Parts and joints as JSON:
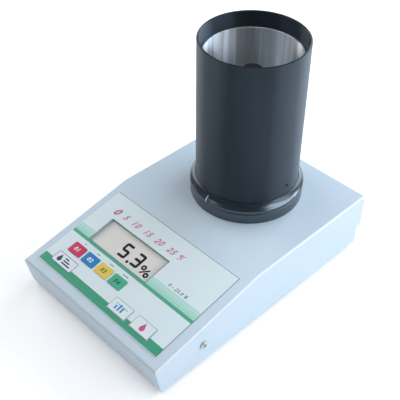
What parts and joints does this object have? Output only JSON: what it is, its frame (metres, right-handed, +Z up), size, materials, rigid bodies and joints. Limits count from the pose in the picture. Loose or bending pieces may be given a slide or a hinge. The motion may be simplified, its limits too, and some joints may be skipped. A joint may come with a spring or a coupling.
{
  "type": "moisture meter",
  "caption": "Desk-top moisture meter: folded steel housing with a sloping key and display panel, and a black measuring cylinder on its deck.",
  "frame": {"origin": "centre of the bounding box, on the plane that the rubber feet stand on", "axes": "+Y from the front panel to the rear wall, +Z up along the measuring cylinder, +X to the right as the user sees it"},
  "size_m": [0.151, 0.2216, 0.181],
  "materials": {
    "housing_paint": "fine-textured pale blue-grey powder coat",
    "zinc_sheet": "zinc-plated steel sheet",
    "screw_steel": "nickel-plated steel",
    "dark_steel": "blackened steel",
    "brass": "plain",
    "foot_rubber": "matte moulded rubber",
    "soft_rubber": "layered conductive rubber",
    "overlay_film": "fine-grained printed film",
    "clear_window": "clear, glossy",
    "lcd_glass": "grey reflective display",
    "key_crimson": "fine-grained printed film",
    "key_blue": "fine-grained printed film",
    "key_yellow": "fine-grained printed film",
    "key_green": "fine-grained printed film",
    "key_pale_blue": "fine-grained printed film",
    "key_pale_rose": "fine-grained printed film",
    "black_plastic": "moulded",
    "ivory_plastic": "moulded",
    "circuit_board": "solder-masked glass laminate",
    "capacitor_can": "sleeved cans",
    "black_anodised": "satin black anodised",
    "black_gloss": "polished black anodised",
    "sleeve_plastic": "turned dark plastic",
    "liner_steel": "drawn and polished stainless steel",
    "drawer_plastic": "spark-eroded moulding",
    "battery_case": "printed metal jacket",
    "switch_plastic": "moulded",
    "red_insulation": "flexible insulation",
    "grey_insulation": "flexible insulation"
  },
  "bodies": {
    "housing": {"top_cover": "housing_paint", "base_chassis": "zinc_sheet", "rear_bracket": "zinc_sheet", "side_screws": "screw_steel", "side_nuts": "brass", "rear_screws": "screw_steel", "rubber_feet": "foot_rubber", "foot_screws": "screw_steel", "foot_nuts": "brass", "graphic_overlay": "overlay_film", "lcd_window": "clear_window", "lcd_panel": "lcd_glass", "lcd_holder": "black_plastic", "lcd_contact_strips": "soft_rubber", "main_board": "circuit_board", "tact_switches": "black_plastic", "board_chips": "black_plastic", "board_capacitors": "capacitor_can", "board_connectors": "ivory_plastic", "board_standoffs": "brass", "board_screws": "screw_steel", "measuring_tube": "black_anodised", "insulating_sleeve": "sleeve_plastic", "cell_liner": "liner_steel", "collar_ring": "black_gloss", "base_flange": "black_gloss", "cell_floor": "ivory_plastic", "centre_electrode": "liner_steel", "electrode_cap": "black_plastic", "electrode_washer": "screw_steel", "electrode_nut": "brass", "cell_screws": "screw_steel", "tube_screws": "dark_steel", "temperature_sensor": "liner_steel", "sensor_board": "circuit_board", "sensor_shield_can": "zinc_sheet", "sensor_board_connector": "ivory_plastic", "sensor_board_standoffs": "brass", "sensor_board_screws": "screw_steel", "sensor_ribbon": "grey_insulation", "electrode_lead": "red_insulation", "battery_housing": "drawer_plastic", "battery_contacts": "brass", "battery_leads": "red_insulation", "switch_body": "switch_plastic", "switch_terminals": "brass", "switch_leads": "grey_insulation"},
    "key_grade_1": {"key_grade_1": "key_crimson"},
    "key_grade_2": {"key_grade_2": "key_blue"},
    "key_grade_3": {"key_grade_3": "key_yellow"},
    "key_grade_4": {"key_grade_4": "key_green"},
    "key_average": {"key_average": "key_pale_blue"},
    "key_measure": {"key_measure": "key_pale_rose"},
    "battery_drawer": {"battery_drawer": "drawer_plastic", "battery": "battery_case"},
    "switch_rocker": {"switch_rocker": "switch_plastic"}
  },
  "joints": [
    {"name": "press_grade_1", "type": "slide", "parent": "housing", "child": "key_grade_1", "axis": [0, 0.1961, -0.9806], "range_m": [0, 0.0004], "stiffness_N_per_m": 2500},
    {"name": "press_grade_2", "type": "slide", "parent": "housing", "child": "key_grade_2", "axis": [0, 0.1961, -0.9806], "range_m": [0, 0.0004], "stiffness_N_per_m": 2500},
    {"name": "press_grade_3", "type": "slide", "parent": "housing", "child": "key_grade_3", "axis": [0, 0.1961, -0.9806], "range_m": [0, 0.0004], "stiffness_N_per_m": 2500},
    {"name": "press_grade_4", "type": "slide", "parent": "housing", "child": "key_grade_4", "axis": [0, 0.1961, -0.9806], "range_m": [0, 0.0004], "stiffness_N_per_m": 2500},
    {"name": "press_average", "type": "slide", "parent": "housing", "child": "key_average", "axis": [0, 0.1961, -0.9806], "range_m": [0, 0.0004], "stiffness_N_per_m": 2500},
    {"name": "press_measure", "type": "slide", "parent": "housing", "child": "key_measure", "axis": [0, 0.1961, -0.9806], "range_m": [0, 0.0004], "stiffness_N_per_m": 2500},
    {"name": "drawer_slide", "type": "slide", "parent": "housing", "child": "battery_drawer", "axis": [0, 1, 0], "range_m": [0, 0.05]},
    {"name": "rocker_tip", "type": "hinge", "parent": "housing", "child": "switch_rocker", "pos_m": [-0.045, 0.10462, 0.025], "axis": [1, 0, 0], "range_deg": [-20, 0]}
  ]
}
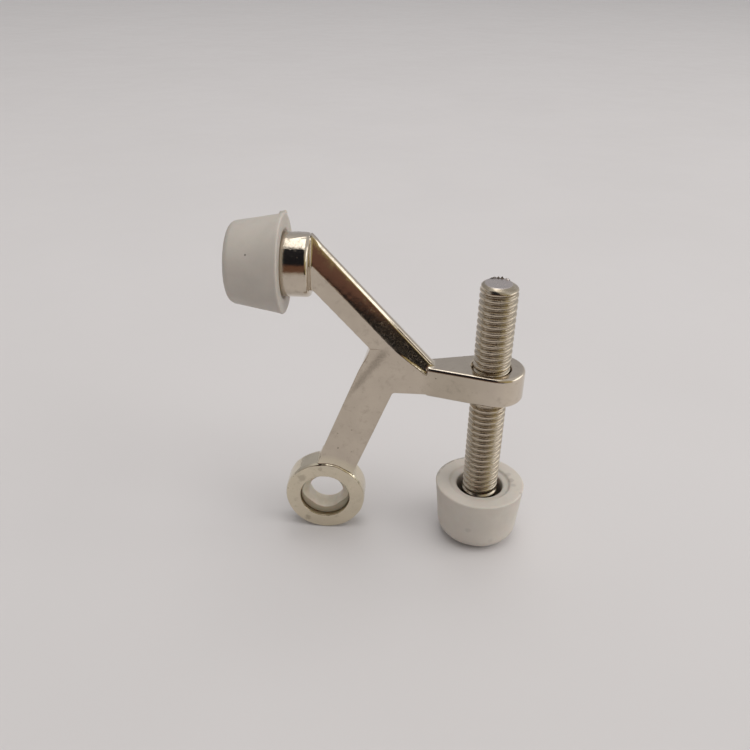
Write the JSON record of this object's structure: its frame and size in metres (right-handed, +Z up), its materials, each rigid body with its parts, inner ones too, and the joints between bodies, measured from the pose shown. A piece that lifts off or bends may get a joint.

Brief:
Write out every record, exactly as written.

Expected answer:
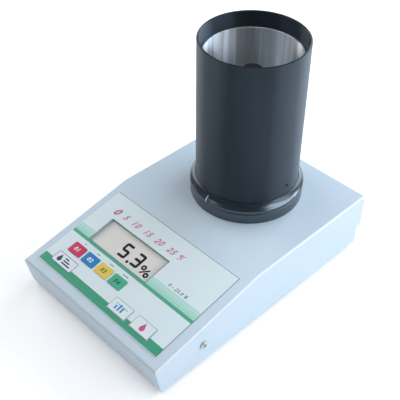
What parts and joints does this object have? Output only JSON: what it is, its frame (metres, right-handed, +Z up), size, materials, rigid bodies and joints. Limits count from the pose in the picture. Loose or bending pieces may be given a slide or a hinge. The motion may be simplified, its limits too, and some joints may be skipped. A joint may come with a spring or a coupling.
{
  "type": "moisture meter",
  "caption": "Desk-top moisture meter: folded steel housing with a sloping key and display panel, and a black measuring cylinder on its deck.",
  "frame": {"origin": "centre of the bounding box, on the plane that the rubber feet stand on", "axes": "+Y from the front panel to the rear wall, +Z up along the measuring cylinder, +X to the right as the user sees it"},
  "size_m": [0.151, 0.2216, 0.181],
  "materials": {
    "housing_paint": "fine-textured pale blue-grey powder coat",
    "zinc_sheet": "zinc-plated steel sheet",
    "screw_steel": "nickel-plated steel",
    "dark_steel": "blackened steel",
    "brass": "plain",
    "foot_rubber": "matte moulded rubber",
    "soft_rubber": "layered conductive rubber",
    "overlay_film": "fine-grained printed film",
    "clear_window": "clear, glossy",
    "lcd_glass": "grey reflective display",
    "key_crimson": "fine-grained printed film",
    "key_blue": "fine-grained printed film",
    "key_yellow": "fine-grained printed film",
    "key_green": "fine-grained printed film",
    "key_pale_blue": "fine-grained printed film",
    "key_pale_rose": "fine-grained printed film",
    "black_plastic": "moulded",
    "ivory_plastic": "moulded",
    "circuit_board": "solder-masked glass laminate",
    "capacitor_can": "sleeved cans",
    "black_anodised": "satin black anodised",
    "black_gloss": "polished black anodised",
    "sleeve_plastic": "turned dark plastic",
    "liner_steel": "drawn and polished stainless steel",
    "drawer_plastic": "spark-eroded moulding",
    "battery_case": "printed metal jacket",
    "switch_plastic": "moulded",
    "red_insulation": "flexible insulation",
    "grey_insulation": "flexible insulation"
  },
  "bodies": {
    "housing": {"top_cover": "housing_paint", "base_chassis": "zinc_sheet", "rear_bracket": "zinc_sheet", "side_screws": "screw_steel", "side_nuts": "brass", "rear_screws": "screw_steel", "rubber_feet": "foot_rubber", "foot_screws": "screw_steel", "foot_nuts": "brass", "graphic_overlay": "overlay_film", "lcd_window": "clear_window", "lcd_panel": "lcd_glass", "lcd_holder": "black_plastic", "lcd_contact_strips": "soft_rubber", "main_board": "circuit_board", "tact_switches": "black_plastic", "board_chips": "black_plastic", "board_capacitors": "capacitor_can", "board_connectors": "ivory_plastic", "board_standoffs": "brass", "board_screws": "screw_steel", "measuring_tube": "black_anodised", "insulating_sleeve": "sleeve_plastic", "cell_liner": "liner_steel", "collar_ring": "black_gloss", "base_flange": "black_gloss", "cell_floor": "ivory_plastic", "centre_electrode": "liner_steel", "electrode_cap": "black_plastic", "electrode_washer": "screw_steel", "electrode_nut": "brass", "cell_screws": "screw_steel", "tube_screws": "dark_steel", "temperature_sensor": "liner_steel", "sensor_board": "circuit_board", "sensor_shield_can": "zinc_sheet", "sensor_board_connector": "ivory_plastic", "sensor_board_standoffs": "brass", "sensor_board_screws": "screw_steel", "sensor_ribbon": "grey_insulation", "electrode_lead": "red_insulation", "battery_housing": "drawer_plastic", "battery_contacts": "brass", "battery_leads": "red_insulation", "switch_body": "switch_plastic", "switch_terminals": "brass", "switch_leads": "grey_insulation"},
    "key_grade_1": {"key_grade_1": "key_crimson"},
    "key_grade_2": {"key_grade_2": "key_blue"},
    "key_grade_3": {"key_grade_3": "key_yellow"},
    "key_grade_4": {"key_grade_4": "key_green"},
    "key_average": {"key_average": "key_pale_blue"},
    "key_measure": {"key_measure": "key_pale_rose"},
    "battery_drawer": {"battery_drawer": "drawer_plastic", "battery": "battery_case"},
    "switch_rocker": {"switch_rocker": "switch_plastic"}
  },
  "joints": [
    {"name": "press_grade_1", "type": "slide", "parent": "housing", "child": "key_grade_1", "axis": [0, 0.1961, -0.9806], "range_m": [0, 0.0004], "stiffness_N_per_m": 2500},
    {"name": "press_grade_2", "type": "slide", "parent": "housing", "child": "key_grade_2", "axis": [0, 0.1961, -0.9806], "range_m": [0, 0.0004], "stiffness_N_per_m": 2500},
    {"name": "press_grade_3", "type": "slide", "parent": "housing", "child": "key_grade_3", "axis": [0, 0.1961, -0.9806], "range_m": [0, 0.0004], "stiffness_N_per_m": 2500},
    {"name": "press_grade_4", "type": "slide", "parent": "housing", "child": "key_grade_4", "axis": [0, 0.1961, -0.9806], "range_m": [0, 0.0004], "stiffness_N_per_m": 2500},
    {"name": "press_average", "type": "slide", "parent": "housing", "child": "key_average", "axis": [0, 0.1961, -0.9806], "range_m": [0, 0.0004], "stiffness_N_per_m": 2500},
    {"name": "press_measure", "type": "slide", "parent": "housing", "child": "key_measure", "axis": [0, 0.1961, -0.9806], "range_m": [0, 0.0004], "stiffness_N_per_m": 2500},
    {"name": "drawer_slide", "type": "slide", "parent": "housing", "child": "battery_drawer", "axis": [0, 1, 0], "range_m": [0, 0.05]},
    {"name": "rocker_tip", "type": "hinge", "parent": "housing", "child": "switch_rocker", "pos_m": [-0.045, 0.10462, 0.025], "axis": [1, 0, 0], "range_deg": [-20, 0]}
  ]
}
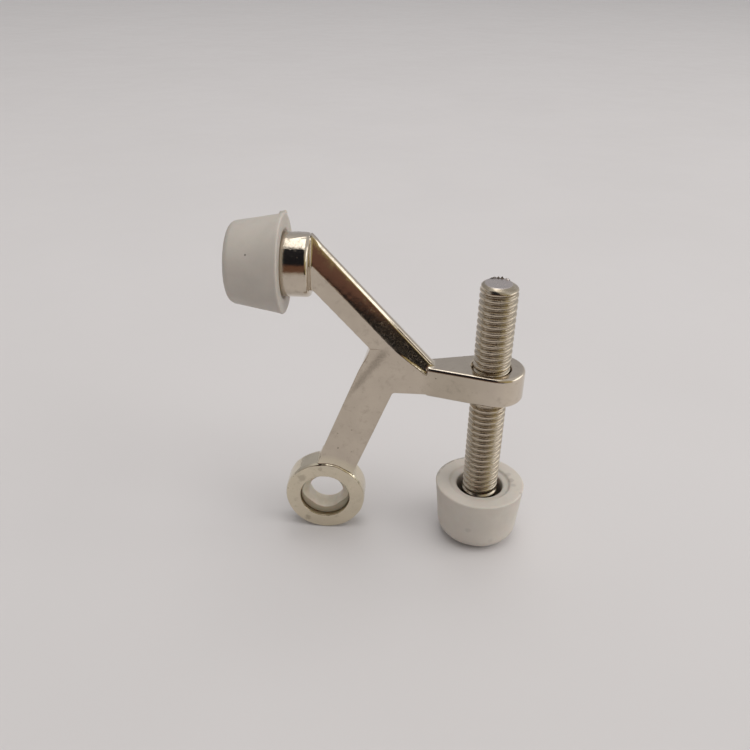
Write the JSON record of this object's structure: its frame and size in metres (right-handed, +Z up), its materials, each rigid body with its parts, inner ones too, and the joints between bodies, measured from the pose shown. A piece that lifts off or bends may get a joint.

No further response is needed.